Most of the time it is tenants who do not want the house to sell. I once had a section 8 tenant and the owner wanted to sell but make it look better after the tenant moved out and section 8 said the tenants had to be given a new lease , how do we know that the new owner will not let the tenants stay.
I've seen it here, they let people move in either friends or relatives or professional home stagers.
The homes are never shown as good as they would be vacant and most of the time harder to get in .
Jim we must have been on the same trip last week but in different cities. I was showing condo's in Metairie and had a similar experience. No cigarette hanging from the lip but unit not kept and hard to show. Who would want a unit to sell when your living for free. Sellers need professional help and not some one who is not being straight with them.
David Saks - Broker (The Real Estate Mart of Tennessee, Inc.) I agree. True stories....

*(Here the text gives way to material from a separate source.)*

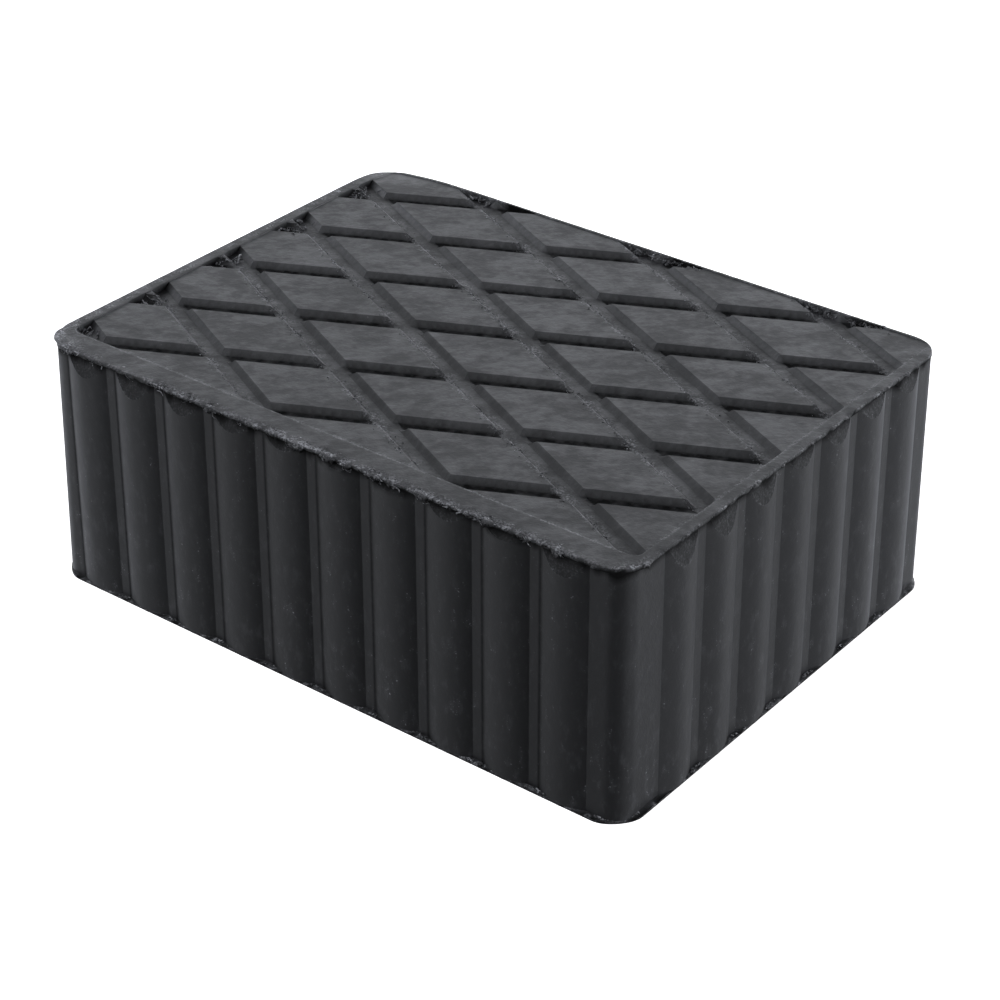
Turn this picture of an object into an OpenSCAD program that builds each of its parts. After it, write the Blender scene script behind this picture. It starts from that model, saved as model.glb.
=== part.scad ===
// Ribbed rubber lift pad with a diamond tread.
// One moulded block: X runs along the long side, Y along the short side, Z up from the floor.

/* [Block] */
// Length over the rib crests of the two short faces
block_length = 160; // [130:5:240]
// Width over the rib crests of the two long faces
block_width = 120; // [100:5:180]
// Height from the floor to the flat border of the tread
block_height = 60; // [30:5:120]
// Corner radius of the core between the ribs
core_corner_radius = 4.4; // [2:0.1:9]

/* [Side ribs] */
// Ribs on each long face
long_face_ribs = 10; // [4:1:12]
// Ribs on each short face
short_face_ribs = 7; // [3:1:9]
// How far a rib crest stands out of the core
rib_height = 1.4; // [0.8:0.1:2.4]
// Flat strip of core left between two ribs
valley_width = 2.7; // [1:0.1:4]
// Plain core at the left end of a long face, from the crest plane
long_face_left_end = 8.5; // [6:0.1:14]
// Plain core at the right end of a long face
long_face_right_end = 9.8; // [6:0.1:14]
// Plain core at the front end of a short face
short_face_front_end = 14.5; // [8:0.1:18]
// Plain core at the back end of a short face
short_face_back_end = 9.6; // [6:0.1:14]

/* [Top rim] */
// Rubber left in the rim under the floors of the grooves
rim_skin = 0.2; // [0.1:0.1:3]
// How far the rim edge lies behind the rib crests
rim_setback = 0.6; // [0.2:0.1:0.7]
// Corner radius of the rim
rim_corner_radius = 7; // [3:0.5:12]
// Height of the upright rim edge above the knife trims
rim_edge_height = 0.5; // [0.3:0.1:1.5]
// Height of the sloped knife trim on each rib, below that edge
trim_height = 4.5; // [1:0.5:8]

/* [Foot web] */
// Thickness of the flash web that fills the valleys at the floor
web_thickness = 0.5; // [0.3:0.1:2]
// How far the web edge lies behind the rib crests
web_setback = 0.1; // [0.1:0.1:0.7]
// Corner radius of the web
web_corner_radius = 8.5; // [3:0.5:12]

/* [Tread] */
// Flat border along the front of the tread
border_front = 6.9; // [3:0.1:10]
// Flat border along the back of the tread
border_back = 0.8; // [0.5:0.1:10]
// Flat border at the left of the tread
border_left = 3.1; // [1:0.1:10]
// Flat border at the right of the tread
border_right = 2.6; // [0.5:0.1:10]
// Corner radius of the tread field
field_corner_radius = 2; // [1:0.5:6]
// How far the tread field lies below its border
field_sink = 0.3; // [0.1:0.1:1]
// Depth of the diamond grooves below the tread field
groove_depth = 1.3; // [0.5:0.1:2.5]
// Width of a groove at its mouth
groove_mouth = 5; // [4:0.2:8]
// Width of a groove at its floor
groove_floor = 2.8; // [1:0.2:3.6]
// Angle between a groove and the long side
groove_angle = 26.2; // [20:0.1:45]
// Distance between two parallel grooves, square to them
groove_pitch = 21.5; // [16:0.5:40]
// Groove crossing nearest the middle, towards the right
crossing_x = 4.5; // [-10:0.1:10]
// Groove crossing nearest the middle, towards the back
crossing_y = 7.5; // [-10:0.1:10]

/* [Hidden] */
$fn = 96;

core_length = block_length - 2 * rib_height;
core_width = block_width - 2 * rib_height;
rim_length = block_length - 2 * rim_setback;
rim_width = block_width - 2 * rim_setback;

field_length = rim_length - border_left - border_right;
field_width = rim_width - border_front - border_back;
field_x = (border_left - border_right) / 2;
field_y = (border_front - border_back) / 2;
field_level = block_height - field_sink;
field_diagonal = norm([field_length, field_width]);
groove_count = ceil(field_diagonal / 2 / groove_pitch) + 1;
groove_level = field_level - groove_depth;

rim_underside = groove_level - rim_skin;
trim_top = block_height - rim_edge_height;
trim_foot = trim_top - trim_height;

long_rib_span = block_length - long_face_left_end - long_face_right_end;
long_rib_width = (long_rib_span - (long_face_ribs - 1) * valley_width) / long_face_ribs;
short_rib_span = block_width - short_face_front_end - short_face_back_end;
short_rib_width = (short_rib_span - (short_face_ribs - 1) * valley_width) / short_face_ribs;

// How far a rib is rooted in the core, and how far a cut runs past the surface it opens
rib_root = 1;
cut_over = 1;

module rounded_rectangle(length, width, radius) {
  square([length - 2 * radius, width], center = true);
  square([length, width - 2 * radius], center = true);
  for (x = [-1, 1], y = [-1, 1])
    translate([x * (length / 2 - radius), y * (width / 2 - radius)])
      circle(r = radius);
}

// Section of one rib: a shallow arc with its chord on the core plane and its crest towards -Y.
// Behind the chord it runs on inside the core, as deep as its root.
module rib_section(width) {
  arc_radius = (width * width / 4 + rib_height * rib_height) / (2 * rib_height);
  intersection() {
    translate([0, arc_radius - rib_height])
      circle(r = arc_radius);
    translate([-arc_radius, -rib_height - cut_over])
      square([2 * arc_radius, rib_height + cut_over + rib_root]);
  }
}

// Row of ribs along X from the given start, standing out towards -Y
module rib_row(start, count, width) {
  for (i = [0 : count - 1])
    translate([start + width / 2 + i * (width + valley_width), 0])
      rib_section(width);
}

module long_face_section() {
  translate([0, -core_width / 2])
    rib_row(-block_length / 2 + long_face_left_end, long_face_ribs, long_rib_width);
}

module short_face_section() {
  translate([core_length / 2, 0])
    rotate(90)
      rib_row(-block_width / 2 + short_face_front_end, short_face_ribs, short_rib_width);
}

module ribs() {
  linear_extrude(height = trim_top) {
    long_face_section();
    mirror([0, 1]) long_face_section();
    short_face_section();
    mirror([1, 0]) short_face_section();
  }
}

module core() {
  linear_extrude(height = block_height)
    rounded_rectangle(core_length, core_width, core_corner_radius);
}

module rim() {
  translate([0, 0, rim_underside])
    linear_extrude(height = block_height - rim_underside)
      rounded_rectangle(rim_length, rim_width, rim_corner_radius);
}

// Thin flat web round the foot, cut straight along the crests
module foot_web() {
  linear_extrude(height = web_thickness)
    rounded_rectangle(
      block_length - 2 * web_setback, block_width - 2 * web_setback, web_corner_radius
    );
}

// Wedge that a knife takes off the rib tops of the face towards -Y, from the rim edge to the crest
module trim_wedge(length, half_width) {
  slope = rim_setback / trim_height;
  translate([-length / 2, -half_width, 0])
    rotate([90, 0, 90])
      linear_extrude(height = length)
        polygon([
          [-cut_over, trim_foot - cut_over / slope],
          [rim_setback, trim_top],
          [rim_setback, block_height + cut_over],
          [-cut_over, block_height + cut_over]
        ]);
}

module trimmed_ribs() {
  difference() {
    ribs();
    trim_wedge(block_length + 2 * cut_over, block_width / 2);
    rotate(180) trim_wedge(block_length + 2 * cut_over, block_width / 2);
    rotate(90) trim_wedge(block_width + 2 * cut_over, block_length / 2);
    rotate(-90) trim_wedge(block_width + 2 * cut_over, block_length / 2);
  }
}

module field_prism(bottom) {
  translate([field_x, field_y, bottom])
    linear_extrude(height = block_height + cut_over - bottom)
      rounded_rectangle(field_length, field_width, field_corner_radius);
}

// One groove along X through the origin, with sloped walls that run on past the field level
module groove() {
  wall_run = (groove_mouth - groove_floor) / 2;
  over_run = wall_run * (groove_depth + cut_over) / groove_depth;
  translate([-field_diagonal, 0, groove_level])
    rotate([90, 0, 90])
      linear_extrude(height = 2 * field_diagonal)
        polygon([
          [-groove_floor / 2, 0],
          [groove_floor / 2, 0],
          [groove_floor / 2 + over_run, groove_depth + cut_over],
          [-groove_floor / 2 - over_run, groove_depth + cut_over]
        ]);
}

module groove_family(angle) {
  translate([crossing_x, crossing_y, 0])
    rotate(angle)
      for (i = [-groove_count : groove_count])
        translate([0, i * groove_pitch, 0])
          groove();
}

module tread_cut() {
  field_prism(field_level);
  intersection() {
    field_prism(groove_level - cut_over);
    groove_family(groove_angle);
  }
  intersection() {
    field_prism(groove_level - cut_over);
    groove_family(-groove_angle);
  }
}

module rubber_block() {
  color("dimgray")
    difference() {
      union() {
        core();
        trimmed_ribs();
        rim();
        foot_web();
      }
      tread_cut();
    }
}

rubber_block();
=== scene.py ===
# Ribbed rubber lift pad with a diamond tread, standing on a pale studio floor.
# Lengths are in millimetres until a piece is finished, and then in metres.
# X runs along the long side, Y along the short side, Z up from the floor.

import math
import random

import bmesh
import bpy
import numpy as np
from mathutils import Matrix, Vector, noise


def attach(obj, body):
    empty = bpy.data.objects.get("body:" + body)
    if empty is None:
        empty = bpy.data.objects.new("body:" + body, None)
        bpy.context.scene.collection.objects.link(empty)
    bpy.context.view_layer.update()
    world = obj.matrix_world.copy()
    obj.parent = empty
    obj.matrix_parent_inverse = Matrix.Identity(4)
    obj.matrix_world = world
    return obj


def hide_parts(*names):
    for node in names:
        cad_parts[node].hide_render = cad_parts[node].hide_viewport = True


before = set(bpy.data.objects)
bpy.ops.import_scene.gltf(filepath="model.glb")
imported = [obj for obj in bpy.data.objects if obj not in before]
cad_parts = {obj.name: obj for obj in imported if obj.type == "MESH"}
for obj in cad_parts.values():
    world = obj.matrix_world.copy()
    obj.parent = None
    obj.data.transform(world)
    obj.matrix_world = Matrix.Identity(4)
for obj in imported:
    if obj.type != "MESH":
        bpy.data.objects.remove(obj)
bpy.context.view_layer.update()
scene = bpy.context.scene


class Shade:
    """One output of a shader node. Sums and products of it add Math nodes."""

    tree = None

    def __init__(self, socket):
        self.socket = socket

    @classmethod
    def node(cls, kind, settings, values, output=0):
        """Adds any node: its settings, then its inputs by name or number, as values or links."""
        made = cls.tree.nodes.new(kind)
        for name, value in settings.items():
            setattr(made, name, value)
        for key, value in values.items():
            if isinstance(value, Shade):
                cls.tree.links.new(value.socket, made.inputs[key])
            else:
                made.inputs[key].default_value = value
        return cls(made.outputs[output])

    @classmethod
    def math(cls, operation, *values):
        return cls.node("ShaderNodeMath", {"operation": operation}, dict(enumerate(values)))

    def __add__(self, other):
        return self.math("ADD", self, other)

    def __sub__(self, other):
        return self.math("SUBTRACT", self, other)

    def __rsub__(self, other):
        return self.math("SUBTRACT", other, self)

    def __mul__(self, other):
        return self.math("MULTIPLY", self, other)

    __radd__ = __add__
    __rmul__ = __mul__

    def rise(self, low, high):
        """0 below low and 1 above high, smooth between them."""
        values = {"Value": self, "From Min": low, "From Max": high}
        return self.node("ShaderNodeMapRange", {"interpolation_type": "SMOOTHSTEP"}, values)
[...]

Bob & Carolin Benjamin - E Phoenix Arizona Real Estate (Benjamin Realty LLC) You got it!
GITA BANTWAL, REALTOR BUCKS COUNTY, PA HOMES (ReMax Centre Realtors) You're right. It is not different than a reluctant tenant situation.
Missy Caulk-Ann Arbor- Realtor(R)- Ann Arbor Real Estate (Keller Williams-Ann Arbor) That is what I am seeing also. The sad thing is one of hte homes, I should have been able to sell. The homesitter trashed it!
Frank Rubi | New Orleans LA | Kenner | Real Estate (Frank Rubi Real Estate | Homes for Sale | Lic. in Louisiana ) You sometimes wonder if the home sitters had a job? Did someone run a credit check on them? Did anyone give a reference?
They sound more like squatters than home managers. Time for them to move on!
Ellie McIntire Real Estate in Howard County Maryland (The McIntire Team of Long & Foster) Exactly!
Jim - Somebody is living there free and wants to stall for much much longer than for a real estate agent to arrange a showing - maybe this is just a so-called friend of the seller pretending to do a favor.